Да-да, Ирина Алферова не поддалась всеобщей истерике и играла свою самовлюбленную героиню вкусно, как бенефициантка, с подачей мелких деталей, немного по-антрепризному, но в любом случае выгодно отличаясь от своего окружения. Она со cмаком вставляла шпильки наивной Заречной, с удовольствием крутила педали велотренажера и, не смущаясь, в неглиже лезла в купальню к Тригорину, дабы удержать любовника от увлечения молоденькой соперницей… Не секрет, что в околотеатральных разговорах об актерских дарованиях Алферовой местные снобы высказывались снисходительно. Но получилось ровно наоборот — московская прима, идеально попадающая в образ (органичность ее заставляла подозревать, что играет она, в сущности, саму себя), «уделала» своих новосибирских коллег, получив заслуженные аплодисменты. Когда закончился последний из трех премьерных спектаклей, критик Соколянский задал Алферовой вопрос не без подтекста: «Как вы думаете, Аркадина — хорошая актриса?» И Алферова не колеблясь ответила: «Мне кажется, что да!»

Странным образом эту «Чайку» можно считать личной удачей Алферовой — и неудачей театра, актеров и режиссера. Неудачей сокрушительной. Хотя, как известно, есть неудачи, которые значат гораздо больше, чем рядовой успех… Об одной из возможных причин провала — двух разнонаправленных силах — было сказано выше. Вторая причина — неоправданность и произвольность многих метафор. Для этого в «Чайке» «слишком много слов, сопротивляющихся режиссерскому произволу. Допустим, гроб, в котором сначала выносят книги, потом засыпает Сорин, и в итоге, накрывшись крышкой, стреляется Треплев, — что бы значил он? Кажется, что какие-то «фишки» попали в эту «Чайку» совсем из другого спектакля…

Еще одна причина — неотрегулированность громкости, тона, всей эмоциональной палитры, приблизительность и чрезмерность пластики и т. д. Я слышал уже отзывы, что к последнему, третьему премьерному спектаклю что-то стало получаться совсем неплохо… Дай-то бог! Вроде бы и Алферова согласилась еще поиграть — если позволит график…

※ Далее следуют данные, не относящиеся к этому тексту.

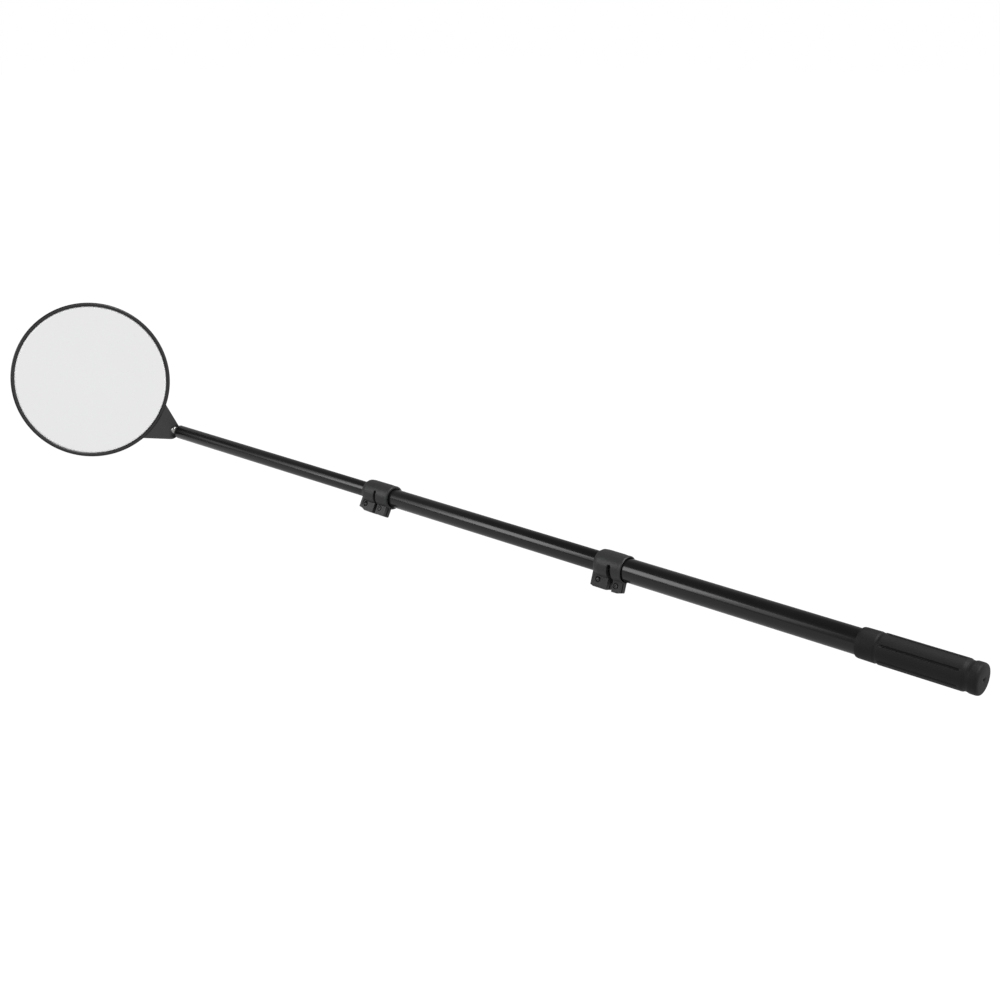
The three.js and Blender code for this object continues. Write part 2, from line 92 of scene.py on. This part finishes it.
# A Mix node has several sockets of one name, so these are reached by number.
MIX_FACTOR = 0
MIX_NUMBER_A = 2
MIX_NUMBER_B = 3
MIX_COLOUR_A = 6
MIX_COLOUR_B = 7
MIXED_NUMBER = 0
MIXED_COLOUR = 2


def node(tree, kind, **sockets):
    made = tree.nodes.new(kind)
    for name, value in sockets.items():
        made.inputs[name.replace("_", " ")].default_value = value
    return made


def object_coordinates(tree, scale=(1, 1, 1)):
    coordinates = tree.nodes.new("ShaderNodeTexCoord")
    mapping = node(tree, "ShaderNodeMapping", Scale=scale)
    tree.links.new(coordinates.outputs["Object"], mapping.inputs["Vector"])
    return mapping.outputs["Vector"]


def noise(tree, scale, detail, stretch=(1, 1, 1)):
    made = node(tree, "ShaderNodeTexNoise", Scale=scale, Detail=detail, Roughness=0.6)
    tree.links.new(object_coordinates(tree, stretch), made.inputs["Vector"])
    return made.outputs["Fac"]


def remap(tree, value, low, high, from_low=0.3, from_high=0.7):
    made = tree.nodes.new("ShaderNodeMapRange")
    made.inputs["From Min"].default_value = from_low
    made.inputs["From Max"].default_value = from_high
    made.inputs["To Min"].default_value = low
    made.inputs["To Max"].default_value = high
    tree.links.new(value, made.inputs["Value"])
    return made.outputs["Result"]


def mix_colour(tree, factor, first, second):
    made = tree.nodes.new("ShaderNodeMix")
    made.data_type = "RGBA"
    made.inputs[MIX_COLOUR_A].default_value = (*first, 1)
    made.inputs[MIX_COLOUR_B].default_value = (*second, 1)
    tree.links.new(factor, made.inputs[MIX_FACTOR])
    return made.outputs[MIXED_COLOUR]


def bump(tree, height, distance, strength, normal=None):
    made = node(tree, "ShaderNodeBump", Distance=distance, Strength=strength)
    tree.links.new(height, made.inputs["Height"])
    if normal is not None:
        tree.links.new(normal, made.inputs["Normal"])
    return made.outputs["Normal"]


def start_material(name, metallic=0.0, specular=0.5):
    material = bpy.data.materials.new(name)
    material.use_nodes = True
    tree = material.node_tree
    shader = tree.nodes["Principled BSDF"]
    shader.inputs["Metallic"].default_value = metallic
    shader.inputs["Specular IOR Level"].default_value = specular
    return material, tree, shader


def finish_surface(tree, shader, colour, roughness, normal=None):
    tree.links.new(colour, shader.inputs["Base Color"])
    tree.links.new(roughness, shader.inputs["Roughness"])
    if normal is not None:
        tree.links.new(normal, shader.inputs["Normal"])


# ---------------------------------------------------------------- materials

def tube_coat():
    """Gloss black coating on drawn tube: fine lengthwise lines and a faint orange peel."""
    material, tree, shader = start_material("tube_coat", specular=0.5)
    cloud = noise(tree, 22, 4.0)
    lines = noise(tree, 1600, 2.0, stretch=(0.01, 1, 1))
    peel = noise(tree, 700, 1.0)
    colour = mix_colour(tree, cloud, (0.0045, 0.0045, 0.005), (0.011, 0.0105, 0.0115))
    roughness = remap(tree, cloud, 0.16, 0.21)
    normal = bump(tree, lines, 0.000001, 0.3)
    normal = bump(tree, peel, 0.000002, 0.2, normal)
    finish_surface(tree, shader, colour, roughness, normal)
    return material


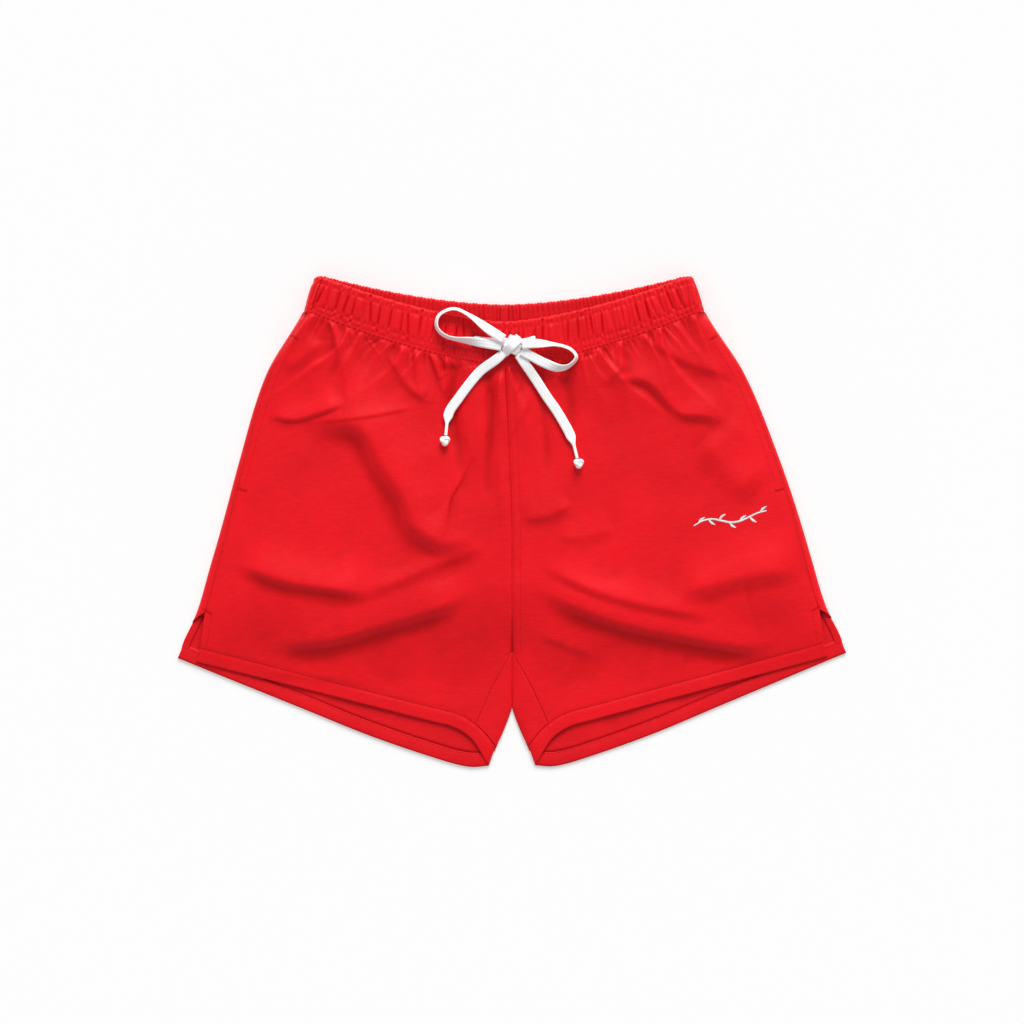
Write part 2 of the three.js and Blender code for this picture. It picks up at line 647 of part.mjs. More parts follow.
// A plain wavy line of satin stitch on the right leg.
function motif() {
  const waves = 3;
  return clothSheet((u, v) => {
    const out = lerp(MOTIF_X[0], MOTIF_X[1], v);
    const swing = Math.sin(v * waves * 2 * Math.PI) * MOTIF_SWING * (1 - 0.5 * v);
    const y = MOTIF_Y + swing + (v - 0.5) * (MOTIF_X[1] - MOTIF_X[0]) * MOTIF_TILT + (u - 0.5) * 2.4;
    return lay(1, out, y, frontHeight(out, y) + CLOTH / 2 + GAP + 0.3);
  }, 1, 30, 0.5);
}

// The seam that closes the waistband's ring at the centre back, on its inside.
function bandJoin() {
  const z = BAND_MID_Z - BAND_RADIUS + WALL + GAP + CLOTH / 2;
  return clothSheet((u, v) => {
    const middle = lay(1, 0, lerp(BACK_SEAM_Y + 2, BACK_TOP_Y - 1, v), z);
    middle.x += lerp(-SEAM_WIDTH / 2, SEAM_WIDTH / 2, u);
    return middle;
  }, 1, 3, CLOTH);
}

// ---- Assembly ----
for (const [name, side] of Object.entries(sides)) {
  addPiece(`front_panel_${name}`, frontPanel(side), shellCloth);
  addPiece(`back_panel_${name}`, backPanel(side), shellCloth);
  addPiece(`front_hem_${name}`, frontHem(side), shellCloth);
  addPiece(`back_hem_${name}`, backHem(side), shellCloth);
  addPiece(`inseam_${name}`, inseam(side), shellCloth);
  addPiece(`side_seam_upper_${name}`, sideSeam(side, 193, POCKET_TOP_Y + 1, 3), shellCloth);
  addPiece(`side_seam_lower_${name}`, sideSeam(side, POCKET_BOTTOM_Y - 1, VENT_TOP[1] + 1, 8), shellCloth);
  addPiece(`vent_facing_front_${name}`, ventFacing(side, true), innerCloth);
  addPiece(`vent_facing_back_${name}`, ventFacing(side, false), innerCloth);
  addPiece(`pocket_bag_front_${name}`, pocketLayer(side, true), bagCloth);
  addPiece(`pocket_bag_back_${name}`, pocketLayer(side, false), bagCloth);
  const pocketTack = (y, turn) => tack(side, frontSide(y) - TACK_INSET, y, turn);
  addPiece(`pocket_tack_top_${name}`, pocketTack(POCKET_TOP_Y, 0.5), redThread);
  addPiece(`pocket_tack_bottom_${name}`, pocketTack(POCKET_BOTTOM_Y, 0), redThread);
  addPiece(`vent_tack_${name}`, tack(side, VENT_TOP[0] - 4, VENT_TOP[1] + 2, 0), redThread);
  addPiece(`eyelet_${name}`, eyelet(side), redThread);
  addPiece(`drawcord_stub_${name}`, stub(side), knitWhite);
}
const underFront = (y) => frontHeight(0, y - 5) - CLOTH - GAP;
addPiece("front_rise_seam", riseSeam(FRONT_SEAM_Y - 2, underFront), innerCloth);
addPiece("back_rise_seam", riseSeam(BACK_SEAM_Y - 2, () => BACK_Z + CLOTH + GAP), innerCloth);
addPiece("waistband_casing", casing(), shellCloth);
addPiece("waistband_join", bandJoin(), innerCloth);
addPiece("waist_elastic", waistRing(ELASTIC_PROFILE), elasticWhite);
const eyeletU = (EYELET_SPREAD + 3) / bandHalf(0.5);
addPiece("drawcord_in_casing", waistRing(RUN_PROFILE, -eyeletU, eyeletU), knitWhite);
addPiece("bow_knot", bowKnot(), knitWhite);
addPiece("bow_loop_left", cord(LEFT_LOOP, 26), knitWhite);
addPiece("bow_loop_right", cord(RIGHT_LOOP, 24), knitWhite);
addPiece("drawcord_tail_left", cord(LEFT_TAIL, 10), knitWhite);
addPiece("drawcord_tail_right", cord(RIGHT_TAIL, 12), knitWhite);
addPiece("tail_knot_left", endKnot(LEFT_TAIL), knitWhite);
addPiece("tail_knot_right", endKnot(RIGHT_TAIL), knitWhite);
addPiece("stitched_motif", motif(), whiteThread);

export default shorts;
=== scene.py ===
"""Boxing shorts laid flat on their back: the cloth, the cord and the materials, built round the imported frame.

The design is in millimetres here and each mesh is made in metres. Left is -X and right is +X.
"""

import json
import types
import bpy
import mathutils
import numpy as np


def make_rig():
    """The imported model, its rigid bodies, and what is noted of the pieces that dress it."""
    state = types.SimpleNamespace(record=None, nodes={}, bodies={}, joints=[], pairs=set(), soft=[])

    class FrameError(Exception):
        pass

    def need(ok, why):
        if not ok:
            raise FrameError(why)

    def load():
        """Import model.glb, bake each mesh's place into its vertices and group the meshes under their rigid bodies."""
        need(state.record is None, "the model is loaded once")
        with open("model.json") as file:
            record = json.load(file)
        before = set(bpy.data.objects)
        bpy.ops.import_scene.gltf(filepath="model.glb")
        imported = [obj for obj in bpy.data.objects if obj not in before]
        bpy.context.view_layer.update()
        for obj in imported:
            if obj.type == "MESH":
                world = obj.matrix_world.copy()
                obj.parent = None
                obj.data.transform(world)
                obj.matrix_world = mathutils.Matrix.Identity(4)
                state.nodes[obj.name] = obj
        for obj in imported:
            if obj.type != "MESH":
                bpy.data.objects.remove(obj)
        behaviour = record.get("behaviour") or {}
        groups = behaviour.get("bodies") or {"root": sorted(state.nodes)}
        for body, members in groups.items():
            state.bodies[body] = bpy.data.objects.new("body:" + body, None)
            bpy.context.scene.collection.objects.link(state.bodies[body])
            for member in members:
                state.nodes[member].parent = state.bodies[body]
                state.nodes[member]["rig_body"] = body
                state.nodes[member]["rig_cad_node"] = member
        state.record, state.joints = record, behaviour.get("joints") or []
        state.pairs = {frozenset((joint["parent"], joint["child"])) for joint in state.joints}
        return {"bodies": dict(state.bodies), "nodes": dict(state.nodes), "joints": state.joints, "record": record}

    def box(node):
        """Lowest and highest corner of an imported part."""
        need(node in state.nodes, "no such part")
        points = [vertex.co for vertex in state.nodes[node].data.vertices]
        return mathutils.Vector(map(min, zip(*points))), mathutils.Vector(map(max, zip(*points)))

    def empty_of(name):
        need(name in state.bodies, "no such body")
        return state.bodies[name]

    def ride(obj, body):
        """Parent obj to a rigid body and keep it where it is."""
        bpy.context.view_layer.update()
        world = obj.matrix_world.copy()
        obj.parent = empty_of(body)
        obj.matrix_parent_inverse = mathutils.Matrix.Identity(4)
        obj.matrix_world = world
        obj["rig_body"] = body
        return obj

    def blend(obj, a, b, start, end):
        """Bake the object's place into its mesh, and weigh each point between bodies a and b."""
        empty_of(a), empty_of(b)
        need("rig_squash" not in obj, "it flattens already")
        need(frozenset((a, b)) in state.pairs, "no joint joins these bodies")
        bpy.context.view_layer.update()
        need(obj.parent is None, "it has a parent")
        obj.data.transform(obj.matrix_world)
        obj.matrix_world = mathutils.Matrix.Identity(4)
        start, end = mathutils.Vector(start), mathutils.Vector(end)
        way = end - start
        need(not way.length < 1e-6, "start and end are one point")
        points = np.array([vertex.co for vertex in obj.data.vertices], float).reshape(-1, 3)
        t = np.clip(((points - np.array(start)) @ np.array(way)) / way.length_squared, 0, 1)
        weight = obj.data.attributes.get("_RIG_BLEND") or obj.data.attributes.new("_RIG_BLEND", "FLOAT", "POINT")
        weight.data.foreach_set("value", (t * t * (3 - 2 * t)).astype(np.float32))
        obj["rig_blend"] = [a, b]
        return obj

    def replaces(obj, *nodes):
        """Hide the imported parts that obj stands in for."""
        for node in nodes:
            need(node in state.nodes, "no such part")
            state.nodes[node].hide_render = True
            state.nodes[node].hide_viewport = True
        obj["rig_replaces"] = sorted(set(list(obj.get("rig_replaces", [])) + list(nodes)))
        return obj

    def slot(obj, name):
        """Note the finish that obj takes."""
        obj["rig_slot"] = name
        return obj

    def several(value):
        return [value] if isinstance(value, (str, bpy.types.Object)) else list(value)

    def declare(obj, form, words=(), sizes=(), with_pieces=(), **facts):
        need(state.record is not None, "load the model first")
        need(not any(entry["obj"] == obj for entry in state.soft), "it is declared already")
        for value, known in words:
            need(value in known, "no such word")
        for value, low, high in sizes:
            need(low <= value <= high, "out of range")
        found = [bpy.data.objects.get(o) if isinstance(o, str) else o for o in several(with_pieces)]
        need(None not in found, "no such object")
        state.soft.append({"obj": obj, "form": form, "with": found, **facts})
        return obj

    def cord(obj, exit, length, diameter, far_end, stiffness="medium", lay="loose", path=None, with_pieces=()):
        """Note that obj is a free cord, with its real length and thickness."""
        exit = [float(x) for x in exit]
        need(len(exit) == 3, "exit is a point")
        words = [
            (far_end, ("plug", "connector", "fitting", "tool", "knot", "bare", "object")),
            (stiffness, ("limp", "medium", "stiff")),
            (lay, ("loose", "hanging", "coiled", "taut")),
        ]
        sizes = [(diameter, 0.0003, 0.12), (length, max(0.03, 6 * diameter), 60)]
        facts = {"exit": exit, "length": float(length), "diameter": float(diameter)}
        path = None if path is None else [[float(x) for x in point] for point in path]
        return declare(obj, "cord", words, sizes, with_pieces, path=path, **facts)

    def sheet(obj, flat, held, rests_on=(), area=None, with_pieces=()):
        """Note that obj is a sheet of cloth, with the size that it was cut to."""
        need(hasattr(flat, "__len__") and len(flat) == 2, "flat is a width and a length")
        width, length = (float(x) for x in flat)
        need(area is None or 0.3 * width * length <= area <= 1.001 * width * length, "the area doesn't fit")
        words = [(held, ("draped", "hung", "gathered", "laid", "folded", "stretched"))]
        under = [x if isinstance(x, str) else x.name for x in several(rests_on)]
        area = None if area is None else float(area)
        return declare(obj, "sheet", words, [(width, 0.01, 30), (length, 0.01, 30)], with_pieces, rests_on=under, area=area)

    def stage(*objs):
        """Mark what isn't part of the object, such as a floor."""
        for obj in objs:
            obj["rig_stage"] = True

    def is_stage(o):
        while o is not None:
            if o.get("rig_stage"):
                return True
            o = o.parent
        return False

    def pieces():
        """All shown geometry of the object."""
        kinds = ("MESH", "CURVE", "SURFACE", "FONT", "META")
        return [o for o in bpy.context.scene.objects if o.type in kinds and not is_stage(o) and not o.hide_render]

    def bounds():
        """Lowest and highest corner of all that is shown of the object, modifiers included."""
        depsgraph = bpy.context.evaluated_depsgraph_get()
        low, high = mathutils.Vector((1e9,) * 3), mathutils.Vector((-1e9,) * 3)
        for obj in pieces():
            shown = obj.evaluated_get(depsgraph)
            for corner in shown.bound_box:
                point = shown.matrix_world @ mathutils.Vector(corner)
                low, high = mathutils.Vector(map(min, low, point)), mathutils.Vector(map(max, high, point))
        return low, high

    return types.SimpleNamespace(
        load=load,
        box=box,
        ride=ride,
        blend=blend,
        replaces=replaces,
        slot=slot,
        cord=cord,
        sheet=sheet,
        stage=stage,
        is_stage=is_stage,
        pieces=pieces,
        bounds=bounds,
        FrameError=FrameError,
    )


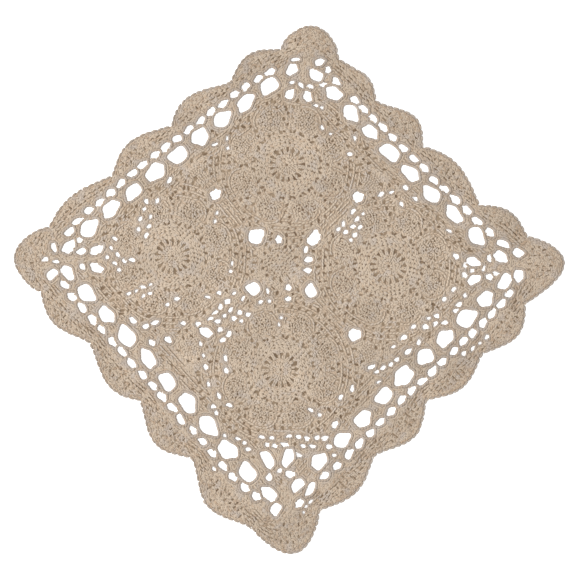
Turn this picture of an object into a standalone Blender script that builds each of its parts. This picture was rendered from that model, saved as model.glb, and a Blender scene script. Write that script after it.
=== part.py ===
"""A square crochet doily lying flat, 300 mm along a side on average.

Four round flower medallions and a small centre motif are joined, and a net of large and small chain
loops runs round them to an edging of scallop shells. The doily is one solid of even thickness, cut
through at its larger gaps. It lies on z = 0 with its sides along X and Y. Tables are in millimetres.
"""

import math
import random
from collections import namedtuple

import bpy

MM = 0.001
THICKNESS = 2.0 * MM
SMALLEST_CUT = 4.0
LEAST_WEB = 1.9

# Each corner's tip, and the pair of loops on its way to the medallion
Corner = namedtuple("Corner", "x y pair_depth pair_shift pair_spread pair_long pair_wide")
CORNERS = {
    "back_left": Corner(-135.5, 170.4, 66, -2.0, 7.0, 11.0, 6.0),
    "back_right": Corner(156.5, 136.0, 56, 1.5, 7.0, 8.2, 6.0),
    "front_right": Corner(169.4, -136.5, 71, 6.5, 7.0, 11.0, 6.4),
    "front_left": Corner(-141.5, -151.0, 74, 8.5, 8.0, 15.0, 8.0),
}

# Other gaps near a tip, by their depth towards the medallion and their distance across
CornerGap = namedtuple("CornerGap", "depth across long wide turn")
CORNER_GAPS = {
    "back_left": (
        CornerGap(31, -14, 10.0, 6.5, 45),
        CornerGap(32.5, 7, 7.5, 3.5, 110),
        CornerGap(54, 4, 7.5, 4.5, 15),
    ),
    "back_right": (
        CornerGap(28, 14, 7.5, 5.0, 120),
        CornerGap(28.5, -5, 7.0, 2.5, 105),
        CornerGap(33, 21.5, 5.5, 4.0, 0),
    ),
    "front_right": (
        CornerGap(35.5, -6, 8.5, 6.5, 160),
        CornerGap(36, 12, 9.5, 7.5, 85),
        CornerGap(47, -13.5, 10.5, 5.0, 155),
        CornerGap(59, 12, 5.5, 4.5, 150),
    ),
    "front_left": (
        CornerGap(34.5, 13.5, 10.0, 7.5, 150),
        CornerGap(37.5, -5.5, 7.5, 5.0, 135),
        CornerGap(48, -15, 12.5, 5.0, 145),
        CornerGap(61, 0, 7.0, 5.5, 80),
        CornerGap(60, 16.5, 6.0, 4.5, 160),
    ),
}

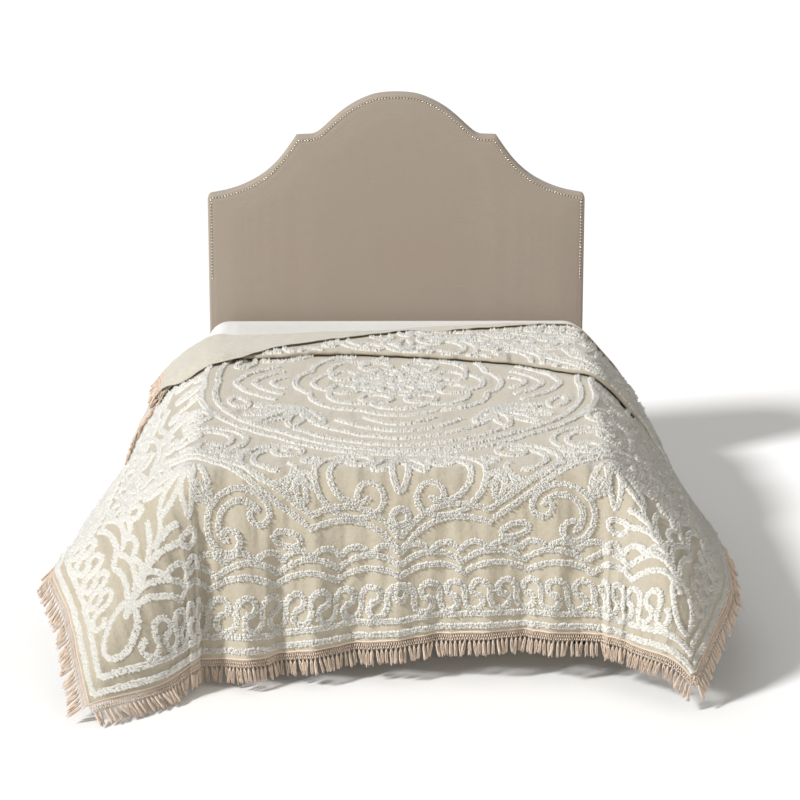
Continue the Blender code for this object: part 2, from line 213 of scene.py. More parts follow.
def smooth_curve(xs, ys, at):
    """A smooth curve through points that never overshoots them."""
    xs, ys = np.asarray(xs, float), np.asarray(ys, float)
    step = np.diff(xs)
    rise = np.diff(ys) / step
    slope = np.zeros(len(xs))
    same = rise[:-1] * rise[1:] > 0
    total = rise[:-1] + rise[1:]
    slope[1:-1] = np.where(same, 2 * rise[:-1] * rise[1:] / np.where(same, total, 1), 0)
    slope[0], slope[-1] = rise[0], rise[-1]
    at = np.clip(at, xs[0], xs[-1])
    i = np.clip(np.searchsorted(xs, at, side="right") - 1, 0, len(step) - 1)
    h = step[i]
    f = (at - xs[i]) / h
    return (
        ys[i] * (1 + 2 * f) * (1 - f) ** 2
        + ys[i + 1] * f * f * (3 - 2 * f)
        + h * slope[i] * f * (1 - f) ** 2
        - h * slope[i + 1] * f * f * (1 - f)
    )


def hangs(name, place):
    """A column of the hanging lines' table at places round the bed."""
    rows = np.array(HANG, float)
    return smooth_curve(rows[:, 0], rows[:, HANG_COLUMNS.index(name)], place)


def planned(name, x):
    """A column of the folds' table at x."""
    rows = np.array(PLAN, float)
    return smooth_curve(rows[:, 0], rows[:, PLAN_COLUMNS.index(name)], x)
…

Наконец, еще одна причина провала — неготовность труппы к такой эстетике, к такой игре, построенной не на переживании. Этот антагонизм актерской игры и режиссерского задания бросается в глаза — и очевидно, что и режиссер, и актеры должны пройти немалый путь, каждый со своей стороны, до некой «точки совпадения». Организовать это движение — задача именно режиссера.

По сравнению грузом вышеописанных нерешенных проблем сортир-скворечник, в котором, как можно было предположить, и проходит сцена объяснения Маши и Тригорина перед его отъездом, кажется совсем безобидной подростковой шалостью. Разумеется, воздвигнут нужник был сознательно — подразнить, так сказать, местных гусей, показать кукиш, поиграть в штампы, подмигнуть фестивальному зрителю. И если бы спектакль состоялся — да сколько угодно! Но в нашем случае и сортир тоже не выстрелил. Разве что в некоторых особо чувствительных зрителей.